In some high-priced real estate areas, you can easily exceed these exclusions if you’ve owned a home for a while. If you kept good records, you should be able to deduct selling and purchasing costs, including commissions and fees, from taxable gains, even if the latter occurred years ago.

You can also use capital improvements made to your home, including a deck, a room addition or a garage, to subtract from your gross gain. This, according to the IRS, will result in an adjusted basis, which is typically your cost in acquiring your home plus the cost of capital improvements, less casualty loss amounts and other decreases.

THAT’S NOT ALL

Even if you’re like most people and won’t have to pay federal capital gains tax, there’s a good chance you’ll pay a variety of transfer taxes, which most states levy.
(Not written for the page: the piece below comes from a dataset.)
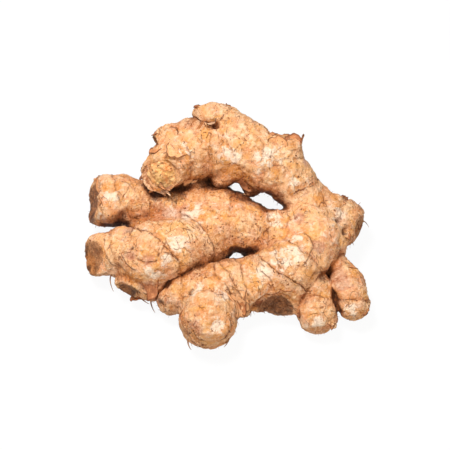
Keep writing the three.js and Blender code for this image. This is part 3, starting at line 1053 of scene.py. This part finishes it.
wall.thickness = SCALE_THICKNESS * MM
wall.offset = 1

scale_paper, tree = new_material("dry_scale")
span = add("CombineXYZ", {0: value_at("span"), 1: times(value_at("run"), 2.2)}).outputs[0]
spot = spot_on_piece()
veins = noise_at(span, 0.7, 4, 0.6, 0.2)
blotch = noise_at(spot, 2.4, 4, 0.65, 0.4)
darkness = stirred(value_at("tone"), blotch, 1.3)
edge = stirred(value_at("rim"), blotch, 1.4)
colour = blend(band(darkness, -0.7, 0.0), linear(252, 226, 192), linear(232, 170, 116))
colour = coated(colour, [
    (band(darkness, -0.1, 0.5), 1.0, (206, 136, 84)),
    (band(darkness, 0.4, 0.8), 1.0, (172, 106, 68)),
    (band(darkness, 0.7, 1.3), 1.0, (96, 54, 30)),
    (band(veins, 0.5, 0.72), 0.5, (140, 80, 40)),
    (band(veins, 0.45, 0.25), 0.35, (250, 210, 162)),
    (marks(spot, 1.3, 0.5), 0.8, (100, 50, 20)),
    (band(edge, 0.6, 0.1), 0.8, (104, 54, 22)),
])
close_material(colour, 0.7, plus(blotch, veins, 0.7), 0.5, 0.25)
dry_scales.data.materials.append(scale_paper)
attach(dry_scales, "root")

# --- Rootlets ---------------------------------------------------------------------------------
# The rhizome's roots grew out of its nodes. What is left of them is thin, dry and curled, and short
# fine fibres of the same brown stuff fringe the rings and the old scales' edges.

# How far along the branch, degrees round it, the way it points, its length, its thickness at its
# root, how far it curls in degrees, and its droop.
ROOTLETS = {
    "lower_left": [(0.84, -85, -50, 11.0, 0.9, 70, 0.1)],
    "lower_left_heel": [(1, 120, 30, 8.0, 1.1, 70, 0.1), (1, -170, 0, 8.5, 1.1, 60, 0.1)],
    "lower_left_toe": [(0.9, -60, -30, 5.0, 0.9, 60, 0.3)],
    "front_knob": [(1, 95, 60, 7.0, 1.2, 80, 0.1), (1, -95, -40, 6.0, 1.0, -60, 0.1)],
    "heel": [
        (0.66, -38, 60, 4.0, 0.9, 140, 0.0), (0.72, -42, 0, 3.6, 0.8, -120, 0.0),
        (0.8, -95, 20, 5.5, 0.7, 70, 0.1), (1, -60, -40, 5.0, 0.6, -60, 0.0),
        (0.2, -100, 60, 7.0, 1.1, 90, 0.5),
    ],
    "front": [
        (0.45, -95, -80, 6.0, 1.1, 60, 0.5), (0.5, -100, -60, 4.5, 0.8, -70, 0.4),
        (0.85, -80, -40, 5.0, 0.9, 90, 0.4),
    ],
    "far_right_finger": [(0.9, 95, 0, 5.0, 0.9, 60, 0.4)],
    "arch": [
        (0.3, 150, 40, 5.5, 0.9, 70, 0.5), (0.62, 130, 30, 5.5, 0.8, -70, 0.5),
        (0.75, -120, -20, 6.0, 1.0, 80, 0.5),
    ],
    "upper_left": [(0.3, 95, 60, 8.0, 1.2, 60, 0.6), (0.6, 100, 40, 6.5, 1.0, -90, 0.5)],
    "core": [(0.4, 165, 30, 6.0, 1.0, 60, 0.5)],
}
ROOTLET_SIDES = 8
FIBRE_COUNT = 900
FIBRE_SIDES = 4
CURL_AXIS = Vector((0.1, -0.4, 1.0)).normalized()


def thread_path(start, way, length, curl, droop, steps):
    """Points of a thread that leaves the skin, curls sideways and droops."""
    point, way = Vector(start), Vector(way).normalized()
    path = []
    for step in range(steps + 1):
        path.append(point.copy())
        bend = curl * (1 + 0.6 * math.sin(7 * step / steps))
        turn = Matrix.Rotation(math.radians(bend) / steps, 3, CURL_AXIS)
        way = (turn @ way + Vector((0, 0, -droop)) / steps).normalized()
        point += way * length / steps
        point.z = max(point.z, 0.5)
    return path


def threads(name, paths, sides):
    """One mesh of tapering threads through (points, thickness) paths, in millimetres."""
    curve = bpy.data.curves.new(name, "CURVE")
    curve.dimensions = "3D"
    curve.bevel_depth = MM
    curve.bevel_resolution = sides // 2 - 2
    curve.use_fill_caps = True
    for points, thickness in paths:
        spline = curve.splines.new("POLY")
        spline.points.add(len(points) - 1)
        for number, (knot, point) in enumerate(zip(spline.points, points)):
            knot.co = (*(point * MM), 1)
            knot.radius = thickness / 2 * (1 - 0.8 * number / (len(points) - 1))
    drawn = placed(name, curve)
    mesh = settled_mesh(drawn)
    bpy.data.objects.remove(drawn)
    mesh.materials.clear()
    mesh.shade_smooth()
    return placed(name, mesh)


paths = []
for name, share, degrees, toward, length, thickness, curl, droop in rows_of(ROOTLETS):
    start, out, way = pointing(name, share, degrees, toward)
    path = thread_path(start - 0.6 * out, 0.8 * out + way, length, curl, droop, 12)
    paths.append((path, thickness))
rootlets = threads("rootlets", paths, ROOTLET_SIDES)

draw = random.Random(7)
fringe = ramp(np.abs(ring), 1.6, 0.3) * ring_shows
fringe = np.maximum(fringe, ramp(np.abs(crack), 1.4, 0.3) * crack_shows * 0.6)
fringe = 0.05 + 0.9 * fringe + 0.5 * ramp(shelter, 0.35, 0.7) + 0.35 * under
fringe[place[:, 2] < TABLE_CLEAR] = 0
chances = np.cumsum(fringe)
paths = []
for _ in range(FIBRE_COUNT):
    root = int(np.searchsorted(chances, draw.uniform(0, chances[-1])))
    way = outward[root] + [draw.gauss(0, 0.8) for _ in range(3)]
    start = place[root] - 0.15 * outward[root]
    path = thread_path(start, way, draw.uniform(0.7, 2.4), draw.uniform(-110, 110), 0.2, 4)
    paths.append((path, draw.uniform(0.16, 0.34)))
fibres = threads("fine_fibres", paths, FIBRE_SIDES)

root_wood, tree = new_material("root_fibre")
dry = noise_at(spot_on_piece(), 1.6, 4, 0.65, 0.3)
colour = blend(band(dry, 0.35, 0.65), linear(112, 68, 40), linear(176, 128, 88))
close_material(colour, 0.75, dry, 0.3, 0.2)
for piece in (rootlets, fibres):
    piece.data.materials.append(root_wood)
    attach(piece, "root")

# --- Studio -----------------------------------------------------------------------------------
# A white table in a white room, with a key lamp above and a soft fill in front. Table and room look
# white to the eye, and scatter only a little warm light onto the hand.

TABLE_HALF = 3000


def seen_plainly():
    """1 for what the camera sees, itself or in a mirror or through glass, and 0 for scattered light."""
    path = add("LightPath").outputs
    seen = math_of("MAXIMUM", path["Is Camera Ray"], path["Is Glossy Ray"])
    return math_of("MAXIMUM", seen, path["Is Transmission Ray"])


table_mesh = bmesh.new()
bmesh.ops.create_grid(table_mesh, x_segments=1, y_segments=1, size=TABLE_HALF)
table = finished("table", table_mesh)
paper, tree = new_material("table_paper")
plain = add("BsdfDiffuse", {"Color": (0.5, 0.48, 0.45, 1)})
lit = add("BsdfDiffuse", {"Color": (0.9, 0.9, 0.9, 1)})
glow = add("Emission", {"Color": (1, 1, 1, 1), "Strength": 1.0})
bright = add("MixShader", {0: 0.93, 1: lit.outputs[0], 2: glow.outputs[0]})
mixed = add("MixShader", {0: seen_plainly(), 1: plain.outputs[0], 2: bright.outputs[0]})
add("OutputMaterial", {"Surface": mixed.outputs[0]})
table.data.materials.append(paper)

world = bpy.data.worlds.new("studio")
bpy.context.scene.world = world
world.use_nodes = True
tree = world.node_tree
tree.nodes.clear()
room = add("Background", {"Color": (1, 0.97, 0.90, 1), "Strength": 0.34})
white = add("Background", {"Color": (1, 1, 1, 1), "Strength": 1.0})
mixed = add("MixShader", {0: seen_plainly(), 1: room.outputs[0], 2: white.outputs[0]})
add("OutputWorld", {"Surface": mixed.outputs[0]})

# Each lamp's place, the side of its square and its power in watts.
LAMPS = {"key": ((-180, 120, 700), 240, 5.8), "fill": ((120, -520, 520), 400, 2.2)}
for name, (stand, size, watts) in LAMPS.items():
    lamp = placed(name, bpy.data.lights.new(name, "AREA"))
    lamp.data.color = (1.0, 1.0, 1.02)
    lamp.data.size = size * MM
    lamp.data.energy = watts
    lamp.location = Vector(stand) * MM
    lamp.rotation_euler = lamp.location.to_track_quat("Z", "Y").to_euler()

bpy.context.scene.view_settings.view_transform = "Standard"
These taxes range from negligible to invasive. Some areas have multiple taxes, with states, counties and even towns and cities taking their share. Generally, most will tax a small percentage of the sale price.

While these taxes may surprise you, take solace knowing that they will also increase the adjusted cost basis on the home you just sold. Talk to your tax professional for more information.

Insights And Tips

Home Sweet Home

You could be eligible to deduct some costs of your home for business — if you follow strict rules. If you use part of your home or a detached structure like a garage “regularly and exclusively” for business purposes and it is your principal place of business, you can use one of two methods to take deductions.

Deduction Methods

Use the simplified option where you multiply $5 times up to 300 square feet of area in which you exclusively conduct business (up to $1,500). Or use the regular method, which is based on the percentage of your home devoted to business use. If your rent, or pay mortgage interest utilities and other related costs were, for instance, $20,000 and your home office was 20% of your home, you could deduct $4,000 from taxable income.